┏━━

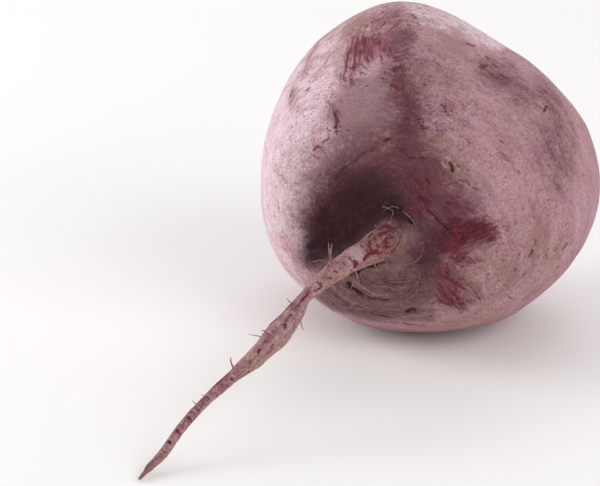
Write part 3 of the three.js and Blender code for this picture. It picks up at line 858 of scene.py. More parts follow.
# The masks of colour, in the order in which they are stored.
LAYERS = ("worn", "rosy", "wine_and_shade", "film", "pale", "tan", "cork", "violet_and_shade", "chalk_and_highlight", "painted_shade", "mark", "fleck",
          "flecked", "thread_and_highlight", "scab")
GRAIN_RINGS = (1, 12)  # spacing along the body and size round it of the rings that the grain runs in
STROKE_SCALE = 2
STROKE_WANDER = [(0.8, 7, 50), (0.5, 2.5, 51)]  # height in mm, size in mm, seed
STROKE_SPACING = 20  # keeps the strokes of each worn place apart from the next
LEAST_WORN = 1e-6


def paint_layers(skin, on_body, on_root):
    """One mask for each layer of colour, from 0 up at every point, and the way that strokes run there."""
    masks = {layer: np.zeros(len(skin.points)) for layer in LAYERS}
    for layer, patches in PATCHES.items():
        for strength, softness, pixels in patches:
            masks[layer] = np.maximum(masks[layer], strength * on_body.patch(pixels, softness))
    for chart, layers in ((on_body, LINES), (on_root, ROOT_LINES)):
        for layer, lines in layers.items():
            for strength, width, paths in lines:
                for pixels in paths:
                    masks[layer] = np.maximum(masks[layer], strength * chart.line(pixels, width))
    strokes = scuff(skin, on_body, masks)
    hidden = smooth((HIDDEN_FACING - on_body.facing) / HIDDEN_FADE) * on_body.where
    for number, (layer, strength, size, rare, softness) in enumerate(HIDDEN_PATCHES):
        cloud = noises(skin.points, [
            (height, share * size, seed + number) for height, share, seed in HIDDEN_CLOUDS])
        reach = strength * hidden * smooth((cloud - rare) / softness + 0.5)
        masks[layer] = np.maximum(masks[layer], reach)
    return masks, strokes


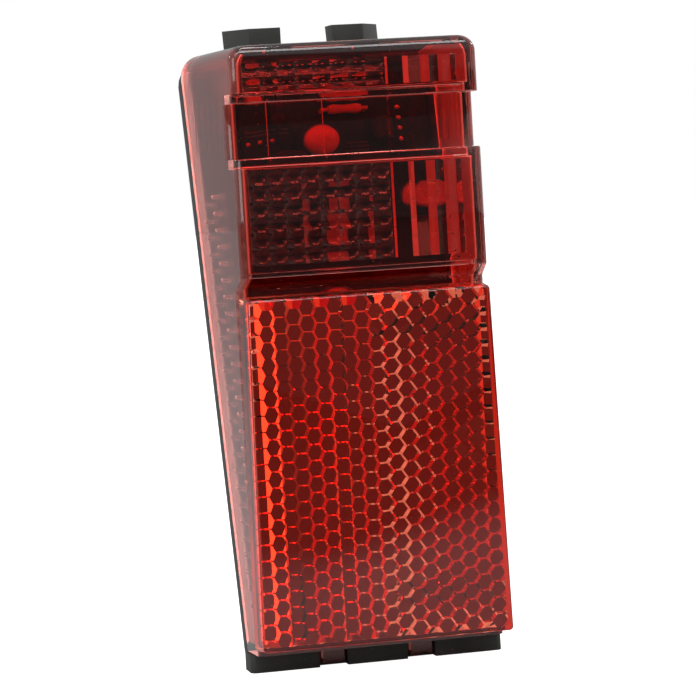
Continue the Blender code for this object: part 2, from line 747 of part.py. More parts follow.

┗━━

■ **Exercise brief**
Write out every line from the records above, word for word.

■ **Result of the task**
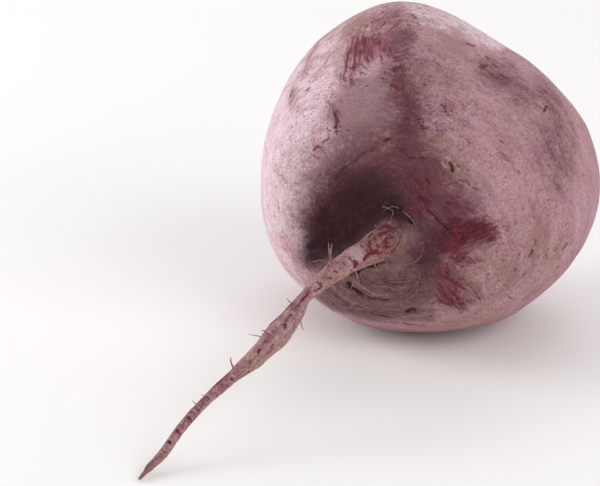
Write part 3 of the three.js and Blender code for this picture. It picks up at line 858 of scene.py. More parts follow.
# The masks of colour, in the order in which they are stored.
LAYERS = ("worn", "rosy", "wine_and_shade", "film", "pale", "tan", "cork", "violet_and_shade", "chalk_and_highlight", "painted_shade", "mark", "fleck",
          "flecked", "thread_and_highlight", "scab")
GRAIN_RINGS = (1, 12)  # spacing along the body and size round it of the rings that the grain runs in
STROKE_SCALE = 2
STROKE_WANDER = [(0.8, 7, 50), (0.5, 2.5, 51)]  # height in mm, size in mm, seed
STROKE_SPACING = 20  # keeps the strokes of each worn place apart from the next
LEAST_WORN = 1e-6


def paint_layers(skin, on_body, on_root):
    """One mask for each layer of colour, from 0 up at every point, and the way that strokes run there."""
    masks = {layer: np.zeros(len(skin.points)) for layer in LAYERS}
    for layer, patches in PATCHES.items():
        for strength, softness, pixels in patches:
            masks[layer] = np.maximum(masks[layer], strength * on_body.patch(pixels, softness))
    for chart, layers in ((on_body, LINES), (on_root, ROOT_LINES)):
        for layer, lines in layers.items():
            for strength, width, paths in lines:
                for pixels in paths:
                    masks[layer] = np.maximum(masks[layer], strength * chart.line(pixels, width))
    strokes = scuff(skin, on_body, masks)
    hidden = smooth((HIDDEN_FACING - on_body.facing) / HIDDEN_FADE) * on_body.where
    for number, (layer, strength, size, rare, softness) in enumerate(HIDDEN_PATCHES):
        cloud = noises(skin.points, [
            (height, share * size, seed + number) for height, share, seed in HIDDEN_CLOUDS])
        reach = strength * hidden * smooth((cloud - rare) / softness + 0.5)
        masks[layer] = np.maximum(masks[layer], reach)
    return masks, strokes


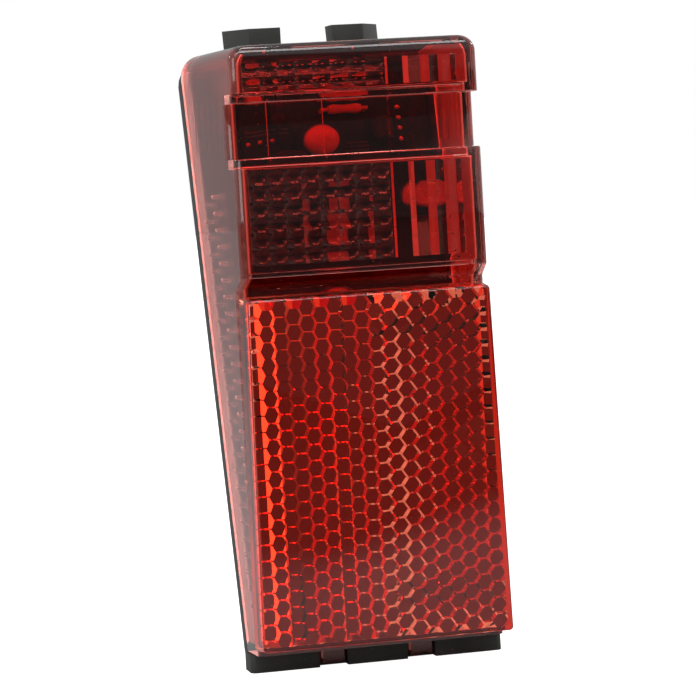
Continue the Blender code for this object: part 2, from line 747 of part.py. More parts follow.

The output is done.